Trump Says Immigration Deal ‘To the Benefit of All’ Will Be Made If Supreme Court Rules in His Favor on DACA

Trump Says Immigration Deal ‘To the Benefit of All’ Will Be Made If Supreme Court Rules in His Favor on DACA
President Donald Trump and Secretary of Health and Human Services Alex Azar (R) gives brief remarks on the Administration's actions to combat the opioid crisis and announced $1.8B in grants to states and cities to assist in their responses to this crisis during an event at the White House on Sept. 4, 2019. Jim Watson/AFP/Getty Images
Updated:

President Donald Trump said on Sept 6 that a bipartisan immigration deal “will be made to the benefit of all” in Congress if the Supreme Court rules to end the Obama-era Deferred Action for Childhood Arrivals (DACA) program.

“DACA will be going before the Supreme Court. It is a document that even President Obama didn’t feel he had the legal right to sign - he signed it anyway! Rest assured that if the SC does what all say it must, based on the law, a bipartisan deal will be made to the benefit of all!” Trump wrote on Twitter.

The DACA program, signed by President Barack Obama via executive order in 2012, provides amnesty to thousands of illegal immigrants who were brought into the United States as minors and prevents them from being deported while allowing them to obtain a work permit for two years with the opportunity of renewal. There were about 700,000 DACA recipients in September 2017—when the Trump administration announced an end to the program saying it would throw out all new applications and take appropriate actions to phase out the program—according to the U.S. Citizenship and Immigration Services (USCIS) (pdf).

Trump has repeatedly called the program unconstitutional and had vowed to end it.

Then-Attorney General Jeff Sessions wrote in a letter (pdf) to the Department of Homeland Security (DHS) explaining his determination to end the program.

“DACA was effectuated by the previous administration through executive action, without proper statutory authority and with no established end-date, after Congress’ repeated rejection of proposed legislation that would have accomplished a similar result. Such an open-ended circumvention of immigration laws was an unconstitutional exercise of authority by the Executive Branch,” he wrote.

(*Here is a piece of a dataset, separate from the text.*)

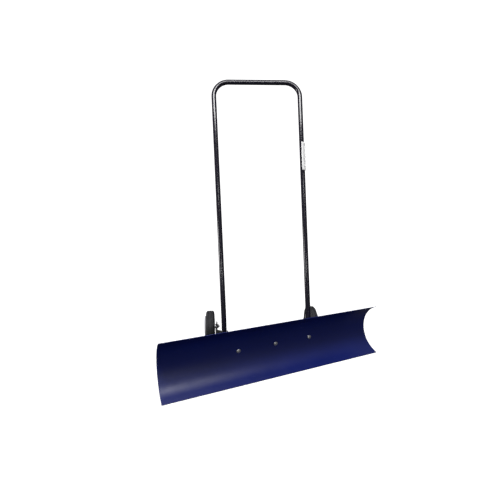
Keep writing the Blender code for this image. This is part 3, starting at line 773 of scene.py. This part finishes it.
def hex_bolt(name, node, size, length, body, place):
    """The underside of the head is at the origin and the shaft runs along local +Z."""
    face = FACE_SHARE * size.flats
    rings = [
        circle(face * 0.55, -size.head + 0.00025),
        circle(face * 0.62, -size.head),
        circle(face, -size.head),
        chamfered_hex(size.flats, -size.head + 0.0001),
        hex_ring(size.flats, -0.0007),
        hex_ring(size.flats * 0.985, -0.0004),
        circle(face, -0.0003),
        circle(face, 0.0),
    ]
    bm = skin(rings + shaft_rings(size, length))
    add_piece(name, bm, "zinc", body, node, place, sharp=FASTENER_SHARP)


def dome_bolt(name, node, length, body, place):
    """A carriage bolt: a domed round head whose underside is at the origin, and a shaft along local +Z."""
    rings = []
    for turn in spread(0.06 * math.pi / 2, math.pi / 2, 12):
        height = -DOME_RIM - (DOME_HEIGHT - DOME_RIM) * math.cos(turn)
        rings.append(circle(DOME_RADIUS * math.sin(turn), height))
    rings += [circle(DOME_RADIUS, -DOME_RIM / 2), circle(DOME_RADIUS * 0.975, 0.0)]
    bm = skin(rings + shaft_rings(M8, length))
    add_piece(name, bm, "zinc", body, node, place, sharp=FASTENER_SHARP)


def lock_nut(name, node, size, body, place):
    """A nut with a nylon ring, from the origin along local +Z."""
    flats, height = size.flats, size.nut
    bore = size.shaft + GAP
    hexagon = height * 0.70
    collar = 0.40 * flats
    rings = [
        circle(bore, 0.0),
        circle(FACE_SHARE * flats, 0.0),
        hex_ring(flats * 0.985, 0.0003),
        hex_ring(flats, 0.0006),
        hex_ring(flats, hexagon - 0.0012),
        circle(FACE_SHARE * flats, hexagon),
        circle(collar, hexagon + 0.0002),
        circle(collar, height - 0.0009),
        circle(collar * 0.94, height - 0.0002),
        circle(collar * 0.86, height),
        circle(collar * 0.80, height - 0.0003),
        circle(bore, height - 0.0004),
    ]
    bm = skin(rings, loop=True)
    for face in bm.faces:
        middle = face.calc_center_median()
        if middle.z > height - 0.0005 and math.hypot(middle.x, middle.y) < collar * 0.81:
            face.material_index = 1
    add_piece(name, bm, "zinc", body, node, place, sharp=FASTENER_SHARP, extra=NYLON)


def collar_piece(name, node, outer, inner, height, body, place):
    """A washer, spacer or sleeve with rounded edges, from the origin along local +Z."""
    edge = min(0.0004, height / 4)
    profile = [(inner, edge), (inner + edge, 0.0), (outer - edge, 0.0), (outer, edge)]
    profile += [(radius, height - rise) for radius, rise in reversed(profile)]
    bm = lathe(profile, WASHER_SIDES, loop=True)
    add_piece(name, bm, "zinc", body, node, place, sharp=FASTENER_SHARP)


def washer(name, node, size, body, place):
    collar_piece(name, node, size.washer, size.shaft + GAP, size.washer_height, body, place)


def blade_bolt_place(x, offset):
    """A point on a blade bolt's axis, at a distance behind the sheet's middle, with local +Z backwards."""
    turn = Matrix.Rotation(BLADE_BOLT_ANGLE - math.radians(90.0), 4, "X")
    return BLADE_FRAME @ move(x, *arc_station(BLADE_BOLT_ANGLE, offset)) @ turn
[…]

The decision to end the program was met with much opposition. Multiple federal courts ruled against Trump’s move to end DACA, with some federal judges ruling that Trump could not terminate the program and ordering USCIS to continue accepting and adjudicating on DACA renewal applications.
On June 28, the Supreme Court decided to review the constitutionality of DACA—a temporary win for the Trump administration. A ruling on this case will likely come in 2020.

Trump also said on Sept. 6 that President Barrack Obama did not have the “legal right to sign DACA, and he indicated so at the time of signing.”

“But In any event, how can he have the right to sign and I don’t have the right to [have it] ‘unsigned.’ Totally illegal document which would actually give the President new powers,” Trump wrote.

Obama had repeatedly admitted that he lacked the constitutional and legal authority to create the immigration program. According to the Heritage Foundation, Obama declared in 2010 that “I am not king. I can’t do these things just by myself” while responding to demands to implement immigration reforms. Then in 2011, he said, “[with] respect to the notion that I can just suspend deportations through executive order, that’s just not the case.”

Later that year, Obama said he couldn’t “just bypass Congress and change the [immigration] law myself. ... That’s not how a democracy works.” But in 2012, that is what he did.

In a legal brief submitted to the Supreme Court in August, Justice Department lawyers stated that the Trump administration had “correctly, and at a minimum reasonably, concluded that DACA is unlawful,” according to The New York Times.